# Pedigree form



## Sally k (Feb 3, 2013)

Hi, Does anyone know where i could download a blank pedigree form? i'm still writing mine by hand!


----------



## we love bsh's (Mar 28, 2011)

Ebay sell blank pedigrees but you can buy breeders assistant and you download it to your computer then you put your cats info into it and the info stays there for next time,it is brill cant give it enough credit it has lots of other built in features too like contracts etc.Wouldnt be without mine.You then just print off what you need.

You said you had been breeding 25 years was that correct? Wow thats alot of writing by hand lol.


----------



## we love bsh's (Mar 28, 2011)

If its only the blank forms you want i think iv got some i never used pm me your address ill end you them.

But if i was you id consider the breeders assistant.

I know other on here have a simular download im not sure what its called i think lyn has a different version.She will prob be along soon to state what it is she has.


----------



## Sally k (Feb 3, 2013)

we love bsh's said:


> Ebay sell blank pedigrees but you can buy breeders assistant and you download it to your computer then you put your cats info into it and the info stays there for next time,it is brill cant give it enough credit it has lots of other built in features too like contracts etc.Wouldnt be without mine.You then just print off what you need.
> 
> You said you had been breeding 25 years was that correct? Wow thats alot of writing by hand lol.


Thats really kind of you, i already have some blank ones, but thank you. I'm not great with PC's hence the 25 years of writing pedigrees. I have a trick now though, i tell the kids they need the hand writing practice


----------



## we love bsh's (Mar 28, 2011)

No problem.You know i am really really rubbish with computers seriously rubish but its actualy really simple to download and it gives you step by step instructions 'tutorial' how to do everything.

You can try there demo before you buy it too so gives you a practice you never know you might like it.

You can then click click click and you have a kittens pedigree printed off really cool.

If its not for you its not for you but its an option.


----------



## Sally k (Feb 3, 2013)

we love bsh's said:


> No problem.You know i am really really rubbish with computers seriously rubish but its actualy really simple to download and it gives you step by step instructions 'tutorial' how to do everything.
> 
> You can try there demo before you buy it too so gives you a practice you never know you might like it.
> 
> ...


Thanks i've just downloaded the trial, looks easy (so far!)


----------



## we love bsh's (Mar 28, 2011)

Sally k said:


> Thanks i've just downloaded the trial, looks easy (so far!)

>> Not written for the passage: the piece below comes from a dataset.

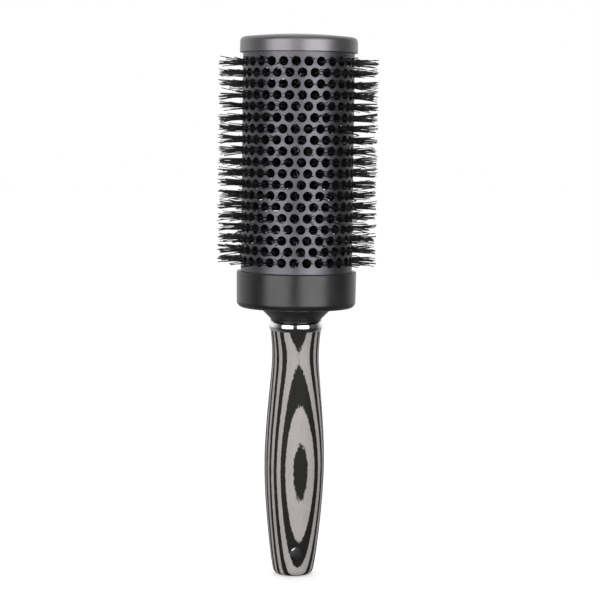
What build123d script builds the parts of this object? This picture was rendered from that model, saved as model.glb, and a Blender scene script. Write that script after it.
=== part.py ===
"""Round barrel hair brush: a perforated metal barrel over a twisted wire core with nylon bristles.

The barrel is held between a moulded end cap and a moulded collar. The collar and a plated ferrule
ring sit on the tenon of a turned handle, which is laminated from flat dyed veneers.

Frame: millimetres, +Z from the handle's butt to the end cap, with the origin at the centre of the
butt. The veneers lie parallel to the XZ plane, and the hanging hole runs along Y to within 3 degrees.
"""

import os

from build123d import *

# ---- driving dimensions -------------------------------------------------------------------------
BARREL_R = 26.5            # outside radius of the perforated barrel
BARREL_WALL = 0.8
HOLE_R = 2.25
HOLES_PER_RING = 28
RINGS = 19
RING_PITCH = 5.2
FIRST_RING_Z = 151.95
BARREL_TURN = -2.6         # degrees, the barrel's turn about Z against the handle's face

BRISTLE_TIP_R = 38.5       # radius of the trimmed bristle tips
BRISTLE_ROOT_R = 2.6       # where a tuft starts, just outside the wire core
TUFT_SPREAD = 0.0575       # a tuft's radius for each millimetre from the axis

WIRE_R = 1.0
WIRE_HELIX_R = 1.05
WIRE_LAY = 16.4            # height of one full turn of the twist
WIRE_TURN = 0.0            # degrees, where the first wire starts about Z
STEM_BOTTOM_Z = 64.5
STEM_TOP_Z = 254.5
STEM_BORE_R = 2.25

HANDLE_TOP_Z = 118.1       # shoulder that carries the ferrule ring
TENON_R = 8.5
TENON_TOP_Z = 127.3
FERRULE_TOP_Z = 122.8
COLLAR_BOTTOM_Z = 122.85
COLLAR_RIM_Z = 146.7
BARREL_BOTTOM_Z = 137.55
BARREL_TOP_Z = 253.45
CAP_SKIRT_Z = 250.1
CAP_TOP_Z = 259.0
CAP_R = 27.8
CAP_DOME_R = 224.0
CAP_ROUNDING = 2.2

HANG_HOLE_R = 3.35
HANG_HOLE_Z = 11.6
HANG_HOLE_TURN = -3.0      # degrees about Z from the Y axis

VENEER = 1.45              # thickness of one sheet
VENEERS = 21
VENEER_MID_Y = -0.225      # the middle sheet's place where VENEER_COURSE has no shift
VENEER_COURSE = (          # the sheets' bow and twist: height, shift towards -Y, degrees about Z
    (-4.0, -1.09, 0.0),
    (4.5, -0.95, 0.0),
    (17.5, -0.62, 0.0),
    (33.5, -0.28, 0.0),
    (54.5, -0.04, 0.0),
    (64.5, 0.13, -0.5),
    (80.5, 0.33, -2.0),
    (106.5, -0.06, -4.8),
    (130.0, 0.04, -8.6),
)

FIT = 0.1                  # play between a socket and what it holds
SEAT = 0.05                # play between two faces that meet


def turned(*corners):
    """A solid turned about Z. A corner of its outline is (radius, height) or (radius, height, rounding)."""
    return revolve(section(*corners), Axis.Z)


def section(*corners):
    """A closed outline in the XZ plane, as a face."""
    points = [(corner[0], 0, corner[1]) for corner in corners]
    roundings = [corner[2] if len(corner) == 3 else 0 for corner in corners]
    return make_face(FilletPolyline(*points, radius=roundings, close=True))


# ---- handle -------------------------------------------------------------------------------------
def handle_blank():
    """The turned handle in one piece, with its tenon, stem bore and hanging hole."""
    flat_r = 6.4
    corner = Bezier((flat_r, 0, 0), (8.6, 0, 0.1), (9.4, 0, 1.0), (9.85, 0, 3.1))
    side = Spline(
        (9.85, 0, 3.1),
        (12.27, 0, 20.9),
        (13.84, 0, 38.9),
        (14.38, 0, 55.0),
        (13.53, 0, 74.9),
        (12.0, 0, 92.9),
        (11.2, 0, 105.8),
        (12.0, 0, HANDLE_TOP_Z),
        tangents=((0.19, 0, 1), (0.11, 0, 1)),
    )
    shoulder = Polyline(
        (12.0, 0, HANDLE_TOP_Z),
        (TENON_R, 0, HANDLE_TOP_Z),
        (TENON_R, 0, TENON_TOP_Z),
        (0, 0, TENON_TOP_Z),
        (0, 0, 0),
        (flat_r, 0, 0),
    )
    blank = revolve(make_face([*corner.edges(), *side.edges(), *shoulder.edges()]), Axis.Z)
    bore_bottom_z = STEM_BOTTOM_Z - 1.0
    bore = Pos(0, 0, bore_bottom_z) * Cylinder(
        STEM_BORE_R, TENON_TOP_Z - bore_bottom_z + 1, align=(Align.CENTER, Align.CENTER, Align.MIN)
    )
    hanging_hole = Pos(0, 0, HANG_HOLE_Z) * Rot(Z=HANG_HOLE_TURN) * Rot(X=90) * Cylinder(HANG_HOLE_R, 40)
    return blank - hanging_hole - bore


def veneer_sheet(index):
    """The sheet with this index, counted from the face at -Y, before turning."""
    middle = (VENEERS - 1) // 2
    offset = VENEER_MID_Y + (index - middle) * VENEER
    sections = [
        Pos(0, 0, height) * Rot(Z=turn) * Pos(0, offset - shift, 0) * Rectangle(60, VENEER)
        for height, shift, turn in VENEER_COURSE
    ]
    return loft(sections, ruled=True)


def veneers():
    """Every sheet of the laminated handle, by node name. Dark and light sheets alternate."""
    blank = handle_blank()
    sheets = {}
    for index in range(VENEERS):
        shade = "dark" if index % 2 == 0 else "light"
        sheets[f"veneer_{index + 1:02d}_{shade}"] = blank & veneer_sheet(index)
    return sheets


# ---- ferrule, collar and cap --------------------------------------------------------------------
def ferrule_ring():
    """The plated ring between the handle's shoulder and the collar, with a bulging face."""
    bottom_z = HANDLE_TOP_Z + SEAT
    inner_r = TENON_R + FIT
    bulge = ThreePointArc((12.15, 0, bottom_z), (12.92, 0, 120.55), (12.2, 0, FERRULE_TOP_Z))
    rest = Polyline(
        (12.2, 0, FERRULE_TOP_Z), (inner_r, 0, FERRULE_TOP_Z), (inner_r, 0, bottom_z), (12.15, 0, bottom_z)
    )
    return revolve(make_face([*bulge.edges(), *rest.edges()]), Axis.Z)


def base_collar():
    """The moulded cup that seats the barrel, with its neck, tenon socket and stem boss."""
    seat_r = BARREL_R + FIT
    ledge_z = BARREL_BOTTOM_Z - SEAT
    ledge_r = 24.0
    floor_z = 133.0
    boss_r = 5.0
    boss_top_z = 141.5
    socket_r = TENON_R + FIT
    socket_top_z = TENON_TOP_Z + 0.2
    return turned(
        (STEM_BORE_R, boss_top_z),
        (boss_r, boss_top_z, 0.5),
        (boss_r, floor_z, 1.0),
        (ledge_r, floor_z, 1.0),
        (ledge_r, ledge_z),
        (seat_r, ledge_z),
        (seat_r, COLLAR_RIM_Z),
        (28.6, COLLAR_RIM_Z, 0.6),
        (28.45, 129.4, 3.0),
        (17.4, 129.1, 2.2),
        (12.15, 123.8, 1.5),
        (12.0, COLLAR_BOTTOM_Z),
        (socket_r, COLLAR_BOTTOM_Z),
        (socket_r, socket_top_z),
        (STEM_BORE_R, socket_top_z),
    )


def end_cap():
    """The domed cap over the barrel's top, with a plug ring inside it and a boss for the stem."""
    skirt_inner_r = BARREL_R + FIT
    ledge_z = BARREL_TOP_Z + SEAT
    plug_outer_r = BARREL_R - BARREL_WALL - FIT
    plug_bottom_z = 249.4
    plate_z = 255.9
    boss_r = 4.3
    boss_bottom_z = 249.0
    socket_end_z = STEM_TOP_Z + 0.4
    blank = section(
        (0, CAP_TOP_Z + 1),
        (0, socket_end_z),
        (STEM_BORE_R, socket_end_z),
        (STEM_BORE_R, boss_bottom_z),
        (boss_r, boss_bottom_z),
        (boss_r, plate_z, 0.6),
        (23.9, plate_z, 0.6),
        (24.2, plug_bottom_z),
        (plug_outer_r, plug_bottom_z, 0.4),
        (plug_outer_r, ledge_z),
        (skirt_inner_r, ledge_z),
        (skirt_inner_r, CAP_SKIRT_Z),
        (CAP_R + 0.2, CAP_SKIRT_Z, 0.3),
        (CAP_R, CAP_TOP_Z + 1),
    )
    dome = Plane((0, 0, CAP_TOP_Z - CAP_DOME_R), x_dir=(1, 0, 0), z_dir=(0, -1, 0)) * Circle(CAP_DOME_R)
    domed = blank & dome
    shoulder = domed.vertices().filter_by(lambda v: v.Z > CAP_TOP_Z - 3).sort_by(Axis.X)[-1]
    return revolve(fillet(shoulder, CAP_ROUNDING), Axis.Z)


# ---- barrel, wire core and bristles -------------------------------------------------------------
def hole_angle(ring, column):
    """Degrees about Z from -Y of a hole. Every other ring is shifted by half a hole's spacing."""
    step = 360 / HOLES_PER_RING
    return BARREL_TURN + step * (column + 0.5 * (ring % 2))


def ring_z(ring):
    return FIRST_RING_Z + RING_PITCH * ring


def outward(ring, column):
    """A place at a hole's height on the axis, whose own +Z points out through the hole."""
    return Pos(0, 0, ring_z(ring)) * Rot(Z=hole_angle(ring, column)) * Rot(X=90)


def barrel():
    """The perforated tube. Each hole is drilled from outside through the one wall."""
    length = BARREL_TOP_Z - BARREL_BOTTOM_Z
    upright = (Align.CENTER, Align.CENTER, Align.MIN)
    tube = Cylinder(BARREL_R, length, align=upright) - Cylinder(BARREL_R - BARREL_WALL, length, align=upright)
    drill = Pos(0, 0, BARREL_R - 2) * Cylinder(HOLE_R, 4, align=upright)
    drills = [outward(ring, column) * drill for ring in range(RINGS) for column in range(HOLES_PER_RING)]
    return Pos(0, 0, BARREL_BOTTOM_Z) * tube - drills


def stem_wire(turn):
    """One of the two wires of the core, twisted left-handed, starting at this angle about Z."""
    helix = Helix(
        pitch=WIRE_LAY, height=STEM_TOP_Z - STEM_BOTTOM_Z, radius=WIRE_HELIX_R, lefthand=True
    )
    wire = sweep(Plane(helix @ 0, z_dir=helix % 0) * Circle(WIRE_R), path=helix, is_frenet=True)
    length = STEM_TOP_Z - STEM_BOTTOM_Z - WIRE_R
    trim = Pos(0, 0, 0.5 * WIRE_R) * Box(9, 9, length, align=(Align.CENTER, Align.CENTER, Align.MIN))
    return Pos(0, 0, STEM_BOTTOM_Z) * Rot(Z=turn) * (wire & trim)


def bristle_ring(ring):
    """The tufts of one ring of holes, each a cone that widens from the core to the trimmed tips."""
    tuft = Pos(0, 0, BRISTLE_ROOT_R) * Cone(
        TUFT_SPREAD * BRISTLE_ROOT_R,
        TUFT_SPREAD * BRISTLE_TIP_R,
        BRISTLE_TIP_R - BRISTLE_ROOT_R,
        align=(Align.CENTER, Align.CENTER, Align.MIN),
    )
    return Compound(children=[outward(ring, column) * tuft for column in range(HOLES_PER_RING)])


def main():
    nodes = {
        "end_cap": end_cap(),
        "barrel": barrel(),
        "base_collar": base_collar(),
        "ferrule_ring": ferrule_ring(),
        "stem_wire_a": stem_wire(WIRE_TURN),
        "stem_wire_b": stem_wire(WIRE_TURN + 180),
        **veneers(),
    }
    for ring in range(RINGS):
        nodes[f"bristle_ring_{ring + 1:02d}"] = bristle_ring(ring)

    os.makedirs("parts", exist_ok=True)
    for name, shape in nodes.items():
        export_step(shape, f"parts/{name}.step")
        print(f"{name}: {len(shape.solids())} solids, {shape.volume:.1f} mm3")


main()
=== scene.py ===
"""Looks of the round barrel brush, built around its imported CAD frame.

Metres, with +Z from the butt to the end cap.
"""

import math

import bpy
import numpy as np
from mathutils import Matrix, Vector


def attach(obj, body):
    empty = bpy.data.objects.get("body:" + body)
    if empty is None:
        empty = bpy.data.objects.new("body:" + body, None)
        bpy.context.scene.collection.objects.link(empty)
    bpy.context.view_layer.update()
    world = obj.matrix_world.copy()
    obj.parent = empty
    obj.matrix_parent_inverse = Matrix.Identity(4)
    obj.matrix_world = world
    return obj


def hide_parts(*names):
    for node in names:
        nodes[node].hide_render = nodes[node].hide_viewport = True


MM = 0.001

# ---- dimensions shared with the CAD, in millimetres ----------------------------------------------
BARREL_R = 26.5
HOLES_PER_RING = 28
RINGS = 19
RING_PITCH = 5.2
FIRST_RING_Z = 151.95
BARREL_TURN = -2.6
BRISTLE_TIP_R = 38.5

VENEER = 1.45
VENEERS = 21
VENEER_MID_Y = -0.225

HANG_HOLE_R = 3.35
HANG_HOLE_Z = 11.6
HANG_HOLE_TURN = -3.0         # degrees about Z from the Y axis

# ---- the laminate's drawn pattern: height, shift towards -Y, degrees about Z ---------------------
# At the neck the drawn boundaries are up to about 0.25 mm off those of the CAD sheets.
VENEER_COURSE = (
    (-4.0, -1.09, 0.0),
    (4.5, -0.95, 0.0),
    (17.5, -0.62, 0.0),
    (33.5, -0.28, 0.0),
    (54.5, -0.04, 0.0),
    (64.5, 0.13, -0.5),
    (80.5, 0.33, -2.0),
    (98.5, 0.17, -3.6),
    (106.5, 0.16, -4.8),
    (130.0, 0.14, -8.6),
)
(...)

Wow great i hope you enjoy it.It will make your life soooooooooo much easier.:thumbup:


----------



## Alaskacat (Aug 2, 2010)

Love my Breeders Assistant, I would be rubbish without it. When my lap top screen broke it was all I was concerned about and had a complete melt down until OH got an old monitor out of the shed and set it up on the smashed laptop. 

From memory the info on the trial stays with you when you pay for the real version. Well worth the money and simple to operate once you get the hang of it. You may get addicted to it though!


----------



## catcoonz (Aug 4, 2012)

Kintraks Pedigree Software is another one, havent used it so cant comment what its like.


----------



## spotty cats (Jul 24, 2012)

I use Kintracks, find it far easier to use than the breed mate program I bought. 

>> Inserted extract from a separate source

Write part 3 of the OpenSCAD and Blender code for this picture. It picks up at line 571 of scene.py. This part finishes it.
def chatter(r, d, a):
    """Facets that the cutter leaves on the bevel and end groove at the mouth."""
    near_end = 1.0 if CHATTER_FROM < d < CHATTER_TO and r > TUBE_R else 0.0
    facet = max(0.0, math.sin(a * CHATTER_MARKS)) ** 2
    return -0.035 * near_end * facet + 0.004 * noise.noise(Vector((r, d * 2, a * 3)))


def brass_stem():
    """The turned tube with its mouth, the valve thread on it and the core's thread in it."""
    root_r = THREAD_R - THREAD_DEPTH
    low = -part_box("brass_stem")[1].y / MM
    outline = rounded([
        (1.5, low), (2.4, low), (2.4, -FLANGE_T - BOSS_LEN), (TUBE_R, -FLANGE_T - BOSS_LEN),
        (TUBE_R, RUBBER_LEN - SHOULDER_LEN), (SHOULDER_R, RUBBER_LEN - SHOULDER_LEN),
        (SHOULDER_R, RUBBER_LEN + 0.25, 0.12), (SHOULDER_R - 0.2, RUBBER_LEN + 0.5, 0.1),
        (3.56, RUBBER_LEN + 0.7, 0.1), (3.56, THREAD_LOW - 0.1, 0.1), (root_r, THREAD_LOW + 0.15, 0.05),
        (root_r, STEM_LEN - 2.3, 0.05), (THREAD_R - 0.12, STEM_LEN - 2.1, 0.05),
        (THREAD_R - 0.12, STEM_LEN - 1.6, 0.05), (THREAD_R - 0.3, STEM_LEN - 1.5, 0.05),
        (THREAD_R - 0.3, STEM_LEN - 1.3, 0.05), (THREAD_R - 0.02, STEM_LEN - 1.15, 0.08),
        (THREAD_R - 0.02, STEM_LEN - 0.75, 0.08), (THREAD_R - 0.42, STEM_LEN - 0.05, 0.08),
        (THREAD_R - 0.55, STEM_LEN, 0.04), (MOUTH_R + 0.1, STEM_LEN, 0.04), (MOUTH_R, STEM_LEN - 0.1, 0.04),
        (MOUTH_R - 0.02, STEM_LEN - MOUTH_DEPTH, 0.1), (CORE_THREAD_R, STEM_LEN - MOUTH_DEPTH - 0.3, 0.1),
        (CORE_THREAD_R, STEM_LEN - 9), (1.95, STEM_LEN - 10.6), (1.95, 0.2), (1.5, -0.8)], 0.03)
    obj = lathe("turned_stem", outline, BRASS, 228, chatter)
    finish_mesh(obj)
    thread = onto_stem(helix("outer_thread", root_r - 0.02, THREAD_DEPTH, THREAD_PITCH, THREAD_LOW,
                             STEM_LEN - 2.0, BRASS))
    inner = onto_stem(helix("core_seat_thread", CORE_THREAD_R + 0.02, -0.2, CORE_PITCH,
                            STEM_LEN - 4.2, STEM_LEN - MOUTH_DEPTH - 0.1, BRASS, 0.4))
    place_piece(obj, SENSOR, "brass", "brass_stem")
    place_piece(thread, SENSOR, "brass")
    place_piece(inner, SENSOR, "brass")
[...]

Handwriting peds would be very time consuming, if they're hosted on pawpeds you can also test mate then print the kitten ped from there


----------



## spid (Nov 4, 2008)

Kintraks if you have a Mac as Breeders Assistant doesn't run on a Mac. Ihave kintraks. It's easy and the bloke who make it is on FB and will answer questions if you have any.

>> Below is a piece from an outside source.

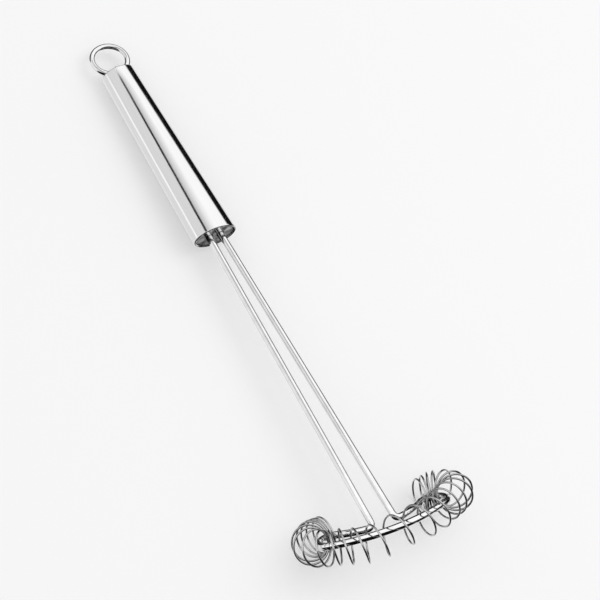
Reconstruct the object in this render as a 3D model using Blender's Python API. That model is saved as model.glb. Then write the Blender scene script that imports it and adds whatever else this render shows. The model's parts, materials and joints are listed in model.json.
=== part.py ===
"""Coil whisk: an oval steel handle, one bent wire frame and a wire coil threaded on its head.

Everything is drawn in the tool's own frame and then laid down as one:
+X runs along the handle towards the head, +Y across the head, +Z up from the plane of the stems,
and the tool's zero point is the middle of the handle's wide end. Metres throughout.
The finished whisk lies on Z = 0, on the narrow end of the handle and on the coil.
"""
import math

import bmesh
import bpy
from mathutils import Matrix, Vector

MM = 0.001

# Handle: an oval tapered tube
HANDLE_LENGTH = 98.7 * MM
WIDE_HALF_WIDTH = 10.5 * MM
WIDE_HALF_DEPTH = 7.0 * MM
NARROW_HALF_WIDTH = 8.05 * MM
NARROW_HALF_DEPTH = 6.3 * MM
HANDLE_WALL = 1.0 * MM
HANDLE_RIM_RADIUS = 0.45 * MM
HANDLE_SIDES = 40

# Caps let into the two ends of the handle
STEM_CAP_INSET = 0.5 * MM
STEM_CAP_THICKNESS = 1.5 * MM
RING_CAP_INSET = 2.4 * MM
RING_CAP_THICKNESS = 1.2 * MM
CAP_EDGE_BEVEL = 0.25 * MM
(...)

Also BA costs about £99 and Kintraks is £12


----------



## lymorelynn (Oct 4, 2008)

I have kintraks too - very good value for money :thumbup:


----------



## alisondalziel (Oct 8, 2008)

I'm strongly considering Kintraks!
I make my own pedigree forms on my mac at the moment.


----------



## OrientalSlave (Jan 26, 2012)

Think I need to download a copy and try it out. The Pawpeds idea looks good as well, so long as both stud and queen are in Pawpeds.


----------



## spid (Nov 4, 2008)

It has a free trail - where yo can import up to 60 cats after that you need to buy it.


----------



## Sally k (Feb 3, 2013)

thank you for all your help. i'm playing with BA at the moment but might try another but its pretty good so far. i don't have a mac though but it sure seems better than writing them out.


----------



## spotty cats (Jul 24, 2012)

OrientalSlave said:


> Think I need to download a copy and try it out. The Pawpeds idea looks good as well, so long as both stud and queen are in Pawpeds.


Great that most programs allow a free trial, especially with the more expensive ones.

Lucky here as the Pawpeds database is quite complete for my breed.


----------